The Democrats’ latest strategy has been to field puppets—mediocre figureheads so obviously unfit for leadership that their very ineptitude becomes the point. These puppets, placed in positions of extraordinary responsibility, are not expected to govern but to deflect. Their blunders and missteps, far from being liabilities, are useful distractions, allowing the real machinery of power—the unelected “team” behind the scenes—to operate without scrutiny. This team does not govern in any traditional sense. Its role is to distribute favors, launder money, and entrench the oligarchic order that props up the illusion of a functional democracy. The puppet, meanwhile, stumbles forward, a sacrificial lamb absorbing the public’s ire while the real power brokers remain untouched.
But, as always, the fakery begins to fray. The digital Potemkin Village collapses when funding dwindles and energy wanes. The bots go silent, the moderators abandon their posts, and the ideological enforcers—left to their own devices—reveal the unhinged zealotry that underpinned the illusion all along. Free thought re-emerges in the void, discussions open up, and the strength of alternative ideas becomes impossible to suppress. The mirage evaporates, if only temporarily, exposing the rot beneath.

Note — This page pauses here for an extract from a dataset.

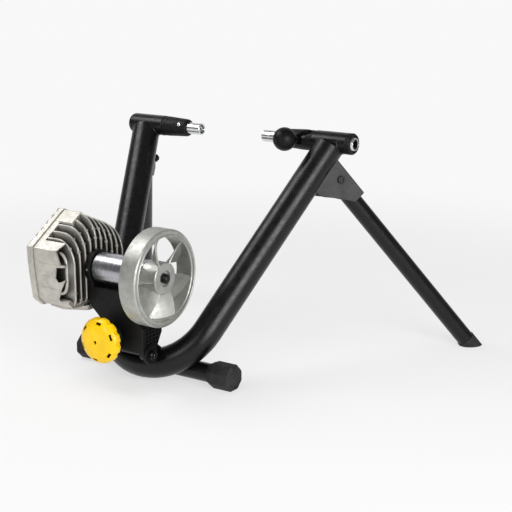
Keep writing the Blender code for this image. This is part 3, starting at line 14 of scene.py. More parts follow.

And yet, the Democrats will rebuild. They always do. Like a conjurer reassembling their props after a failed trick, they will stage another spectacle, craft another illusion, and hope that this time the audience won’t notice the strings. The challenge, for those who see through the charade, is not only to dismantle these illusions but to ensure that the next attempt fails before it even begins. The stakes, as ever, are nothing less than the preservation of a functional and free society.